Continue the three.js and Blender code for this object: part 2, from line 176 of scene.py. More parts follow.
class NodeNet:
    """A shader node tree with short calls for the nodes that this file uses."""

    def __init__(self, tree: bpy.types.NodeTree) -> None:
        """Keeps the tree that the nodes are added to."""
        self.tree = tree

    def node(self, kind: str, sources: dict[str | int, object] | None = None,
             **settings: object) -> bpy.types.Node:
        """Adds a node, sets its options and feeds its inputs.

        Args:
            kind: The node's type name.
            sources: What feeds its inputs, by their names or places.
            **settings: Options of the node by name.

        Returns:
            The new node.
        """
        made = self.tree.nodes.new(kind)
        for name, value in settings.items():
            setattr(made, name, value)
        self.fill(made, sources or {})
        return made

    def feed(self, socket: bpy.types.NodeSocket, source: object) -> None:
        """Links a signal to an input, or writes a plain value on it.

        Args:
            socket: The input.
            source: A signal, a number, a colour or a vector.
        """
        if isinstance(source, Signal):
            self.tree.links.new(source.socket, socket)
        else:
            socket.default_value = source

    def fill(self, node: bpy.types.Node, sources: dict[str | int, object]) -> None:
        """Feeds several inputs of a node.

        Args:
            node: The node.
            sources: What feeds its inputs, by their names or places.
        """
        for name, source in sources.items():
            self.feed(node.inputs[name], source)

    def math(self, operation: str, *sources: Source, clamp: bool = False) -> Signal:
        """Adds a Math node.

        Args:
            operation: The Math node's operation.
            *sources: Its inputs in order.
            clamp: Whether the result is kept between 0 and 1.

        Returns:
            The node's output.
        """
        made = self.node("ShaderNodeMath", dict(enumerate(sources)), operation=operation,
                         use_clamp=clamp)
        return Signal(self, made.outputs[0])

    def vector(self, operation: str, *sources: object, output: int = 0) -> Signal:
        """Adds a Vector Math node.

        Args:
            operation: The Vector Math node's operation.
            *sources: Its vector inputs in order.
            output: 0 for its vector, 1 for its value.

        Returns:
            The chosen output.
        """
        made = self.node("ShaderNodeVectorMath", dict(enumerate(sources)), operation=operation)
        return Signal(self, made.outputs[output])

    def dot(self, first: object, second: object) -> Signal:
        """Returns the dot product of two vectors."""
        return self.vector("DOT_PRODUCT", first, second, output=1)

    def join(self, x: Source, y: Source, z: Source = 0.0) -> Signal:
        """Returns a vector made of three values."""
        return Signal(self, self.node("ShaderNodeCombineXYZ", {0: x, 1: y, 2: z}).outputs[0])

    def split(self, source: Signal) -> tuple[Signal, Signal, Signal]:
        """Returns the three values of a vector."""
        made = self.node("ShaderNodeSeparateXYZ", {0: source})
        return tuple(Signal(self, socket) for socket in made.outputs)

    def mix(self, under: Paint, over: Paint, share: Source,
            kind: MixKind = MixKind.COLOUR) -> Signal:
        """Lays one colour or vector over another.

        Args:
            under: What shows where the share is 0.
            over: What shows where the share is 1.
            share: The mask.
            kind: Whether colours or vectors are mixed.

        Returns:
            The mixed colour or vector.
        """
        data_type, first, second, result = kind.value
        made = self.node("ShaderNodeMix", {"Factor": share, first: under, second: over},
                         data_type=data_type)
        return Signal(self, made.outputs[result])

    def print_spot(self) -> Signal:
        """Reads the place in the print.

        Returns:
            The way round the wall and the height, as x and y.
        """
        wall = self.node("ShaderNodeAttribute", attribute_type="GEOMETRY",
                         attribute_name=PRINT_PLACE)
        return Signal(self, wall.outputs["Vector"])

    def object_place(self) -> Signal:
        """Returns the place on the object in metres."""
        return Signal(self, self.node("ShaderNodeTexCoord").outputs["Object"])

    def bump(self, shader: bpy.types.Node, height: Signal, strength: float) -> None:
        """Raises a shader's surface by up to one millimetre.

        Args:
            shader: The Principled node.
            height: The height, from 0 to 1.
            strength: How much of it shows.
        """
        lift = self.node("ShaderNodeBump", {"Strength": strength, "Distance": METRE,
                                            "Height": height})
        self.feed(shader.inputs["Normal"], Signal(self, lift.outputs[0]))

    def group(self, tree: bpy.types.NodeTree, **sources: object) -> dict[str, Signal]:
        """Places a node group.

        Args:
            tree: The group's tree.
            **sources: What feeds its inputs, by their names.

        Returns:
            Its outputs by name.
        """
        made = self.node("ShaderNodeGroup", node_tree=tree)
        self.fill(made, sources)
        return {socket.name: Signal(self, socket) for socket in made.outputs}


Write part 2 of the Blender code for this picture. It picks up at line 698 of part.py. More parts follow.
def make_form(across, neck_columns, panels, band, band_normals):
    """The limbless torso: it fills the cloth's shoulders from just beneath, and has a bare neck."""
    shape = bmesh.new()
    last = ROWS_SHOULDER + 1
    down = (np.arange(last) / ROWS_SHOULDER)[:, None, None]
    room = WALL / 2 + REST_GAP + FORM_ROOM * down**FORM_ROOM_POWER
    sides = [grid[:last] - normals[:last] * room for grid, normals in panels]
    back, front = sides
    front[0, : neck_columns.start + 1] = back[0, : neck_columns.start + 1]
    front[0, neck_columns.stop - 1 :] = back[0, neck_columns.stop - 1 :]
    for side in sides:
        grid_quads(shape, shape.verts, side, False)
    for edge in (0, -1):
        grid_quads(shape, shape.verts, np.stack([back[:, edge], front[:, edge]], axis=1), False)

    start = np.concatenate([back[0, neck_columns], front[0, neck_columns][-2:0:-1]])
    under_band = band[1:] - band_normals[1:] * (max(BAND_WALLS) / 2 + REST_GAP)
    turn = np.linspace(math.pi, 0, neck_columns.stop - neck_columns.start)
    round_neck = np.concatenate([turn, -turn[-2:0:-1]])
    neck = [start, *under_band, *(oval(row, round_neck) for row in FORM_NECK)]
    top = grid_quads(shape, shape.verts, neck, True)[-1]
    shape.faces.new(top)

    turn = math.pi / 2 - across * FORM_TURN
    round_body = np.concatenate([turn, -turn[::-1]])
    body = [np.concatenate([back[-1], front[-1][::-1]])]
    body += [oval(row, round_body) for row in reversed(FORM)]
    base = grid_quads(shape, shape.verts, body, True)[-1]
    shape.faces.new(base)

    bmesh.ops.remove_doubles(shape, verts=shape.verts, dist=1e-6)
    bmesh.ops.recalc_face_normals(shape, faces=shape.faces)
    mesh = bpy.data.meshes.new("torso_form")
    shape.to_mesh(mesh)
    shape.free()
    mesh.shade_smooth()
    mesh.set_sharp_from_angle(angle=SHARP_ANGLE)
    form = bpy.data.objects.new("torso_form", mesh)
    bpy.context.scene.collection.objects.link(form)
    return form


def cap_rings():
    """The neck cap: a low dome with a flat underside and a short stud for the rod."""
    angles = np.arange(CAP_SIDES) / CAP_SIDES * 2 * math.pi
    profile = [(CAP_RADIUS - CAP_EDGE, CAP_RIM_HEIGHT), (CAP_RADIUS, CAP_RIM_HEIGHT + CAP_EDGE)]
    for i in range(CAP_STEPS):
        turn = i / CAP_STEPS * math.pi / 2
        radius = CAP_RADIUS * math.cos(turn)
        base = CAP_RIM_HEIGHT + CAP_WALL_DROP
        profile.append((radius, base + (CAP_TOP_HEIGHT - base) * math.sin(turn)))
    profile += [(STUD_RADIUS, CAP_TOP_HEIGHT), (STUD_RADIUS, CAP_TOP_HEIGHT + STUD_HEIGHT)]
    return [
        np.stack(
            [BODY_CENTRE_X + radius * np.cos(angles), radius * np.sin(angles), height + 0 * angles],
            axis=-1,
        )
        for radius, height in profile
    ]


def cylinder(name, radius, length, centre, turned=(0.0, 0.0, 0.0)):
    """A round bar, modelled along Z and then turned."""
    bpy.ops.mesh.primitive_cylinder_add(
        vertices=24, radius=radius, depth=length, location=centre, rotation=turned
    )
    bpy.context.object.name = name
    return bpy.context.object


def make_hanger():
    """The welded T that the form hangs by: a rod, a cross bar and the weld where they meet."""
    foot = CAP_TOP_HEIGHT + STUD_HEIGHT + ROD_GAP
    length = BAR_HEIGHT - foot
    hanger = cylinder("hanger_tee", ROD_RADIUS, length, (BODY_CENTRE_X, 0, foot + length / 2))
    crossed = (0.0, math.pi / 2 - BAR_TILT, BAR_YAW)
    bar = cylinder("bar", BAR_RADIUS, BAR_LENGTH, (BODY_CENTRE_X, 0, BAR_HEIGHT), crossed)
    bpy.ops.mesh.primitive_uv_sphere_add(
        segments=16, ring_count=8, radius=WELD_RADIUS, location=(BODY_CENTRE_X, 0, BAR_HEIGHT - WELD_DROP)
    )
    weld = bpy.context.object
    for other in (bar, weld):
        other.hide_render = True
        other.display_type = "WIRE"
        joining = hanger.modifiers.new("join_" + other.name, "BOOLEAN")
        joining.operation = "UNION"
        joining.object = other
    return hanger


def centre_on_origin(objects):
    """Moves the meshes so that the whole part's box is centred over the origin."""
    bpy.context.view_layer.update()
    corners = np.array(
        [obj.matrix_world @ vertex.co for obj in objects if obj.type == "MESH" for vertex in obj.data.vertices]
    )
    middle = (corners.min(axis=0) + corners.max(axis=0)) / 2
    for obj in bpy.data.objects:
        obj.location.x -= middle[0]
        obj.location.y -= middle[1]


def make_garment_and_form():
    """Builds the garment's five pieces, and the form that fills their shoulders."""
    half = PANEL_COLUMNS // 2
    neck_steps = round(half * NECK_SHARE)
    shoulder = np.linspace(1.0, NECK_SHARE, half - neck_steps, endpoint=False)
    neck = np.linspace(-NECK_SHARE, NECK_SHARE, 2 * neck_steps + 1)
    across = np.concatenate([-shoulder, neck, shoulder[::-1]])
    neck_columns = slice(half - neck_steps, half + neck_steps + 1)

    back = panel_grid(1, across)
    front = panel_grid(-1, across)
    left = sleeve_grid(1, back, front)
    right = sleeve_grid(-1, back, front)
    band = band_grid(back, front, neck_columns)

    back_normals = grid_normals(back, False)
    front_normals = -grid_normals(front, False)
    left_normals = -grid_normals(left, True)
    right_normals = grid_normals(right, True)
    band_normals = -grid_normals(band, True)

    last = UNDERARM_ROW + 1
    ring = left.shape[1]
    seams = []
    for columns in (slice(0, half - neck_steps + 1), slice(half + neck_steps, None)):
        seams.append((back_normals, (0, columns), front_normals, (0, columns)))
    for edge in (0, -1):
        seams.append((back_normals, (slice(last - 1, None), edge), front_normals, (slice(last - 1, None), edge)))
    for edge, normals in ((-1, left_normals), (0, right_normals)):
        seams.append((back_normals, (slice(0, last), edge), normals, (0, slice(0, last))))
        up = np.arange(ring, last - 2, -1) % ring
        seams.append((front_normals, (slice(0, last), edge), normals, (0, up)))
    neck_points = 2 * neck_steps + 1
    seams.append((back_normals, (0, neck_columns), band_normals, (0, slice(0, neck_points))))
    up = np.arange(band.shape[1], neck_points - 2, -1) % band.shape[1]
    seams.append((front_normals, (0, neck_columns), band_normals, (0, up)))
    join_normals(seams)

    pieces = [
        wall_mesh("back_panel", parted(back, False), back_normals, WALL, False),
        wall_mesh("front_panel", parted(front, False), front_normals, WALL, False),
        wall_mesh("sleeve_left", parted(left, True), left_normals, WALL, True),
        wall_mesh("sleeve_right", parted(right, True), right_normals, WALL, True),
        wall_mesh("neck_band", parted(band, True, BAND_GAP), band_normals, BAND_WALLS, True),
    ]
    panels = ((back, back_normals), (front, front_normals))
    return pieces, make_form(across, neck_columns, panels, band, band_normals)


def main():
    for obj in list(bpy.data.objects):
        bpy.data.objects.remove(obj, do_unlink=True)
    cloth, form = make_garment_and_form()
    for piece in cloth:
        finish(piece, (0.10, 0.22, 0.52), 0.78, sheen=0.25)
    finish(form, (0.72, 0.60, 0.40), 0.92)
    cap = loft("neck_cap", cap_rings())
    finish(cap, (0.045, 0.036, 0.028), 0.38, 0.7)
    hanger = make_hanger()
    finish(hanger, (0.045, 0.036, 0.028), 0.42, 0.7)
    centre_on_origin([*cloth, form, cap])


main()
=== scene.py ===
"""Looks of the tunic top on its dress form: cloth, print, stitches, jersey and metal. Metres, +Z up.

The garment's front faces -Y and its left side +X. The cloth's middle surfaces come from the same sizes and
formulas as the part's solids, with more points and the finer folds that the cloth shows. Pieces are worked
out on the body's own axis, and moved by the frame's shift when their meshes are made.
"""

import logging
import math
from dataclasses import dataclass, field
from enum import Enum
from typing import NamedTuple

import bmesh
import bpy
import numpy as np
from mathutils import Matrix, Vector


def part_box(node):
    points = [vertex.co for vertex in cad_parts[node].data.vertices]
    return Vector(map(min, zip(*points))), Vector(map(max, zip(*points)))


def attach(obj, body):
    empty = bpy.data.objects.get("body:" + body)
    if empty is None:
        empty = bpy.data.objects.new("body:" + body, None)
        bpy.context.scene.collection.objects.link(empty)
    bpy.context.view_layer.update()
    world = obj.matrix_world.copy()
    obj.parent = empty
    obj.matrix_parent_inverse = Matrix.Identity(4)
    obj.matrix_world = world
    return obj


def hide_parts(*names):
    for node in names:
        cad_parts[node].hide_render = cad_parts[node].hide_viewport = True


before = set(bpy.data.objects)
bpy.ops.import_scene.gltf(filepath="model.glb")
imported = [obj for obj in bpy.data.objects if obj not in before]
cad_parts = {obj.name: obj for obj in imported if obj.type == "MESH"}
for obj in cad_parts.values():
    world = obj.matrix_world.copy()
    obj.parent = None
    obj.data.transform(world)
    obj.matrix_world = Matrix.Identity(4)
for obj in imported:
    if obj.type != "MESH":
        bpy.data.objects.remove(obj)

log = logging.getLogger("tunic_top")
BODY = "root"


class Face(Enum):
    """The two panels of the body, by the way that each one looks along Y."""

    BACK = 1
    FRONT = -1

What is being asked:
From the records above, repeat exactly the lines from the one with "for piece in" through the one with "Metres, +Z up.", both included.

Full answer:
    for piece in cloth:
        finish(piece, (0.10, 0.22, 0.52), 0.78, sheen=0.25)
    finish(form, (0.72, 0.60, 0.40), 0.92)
    cap = loft("neck_cap", cap_rings())
    finish(cap, (0.045, 0.036, 0.028), 0.38, 0.7)
    hanger = make_hanger()
    finish(hanger, (0.045, 0.036, 0.028), 0.42, 0.7)
    centre_on_origin([*cloth, form, cap])


main()
=== scene.py ===
"""Looks of the tunic top on its dress form: cloth, print, stitches, jersey and metal. Metres, +Z up.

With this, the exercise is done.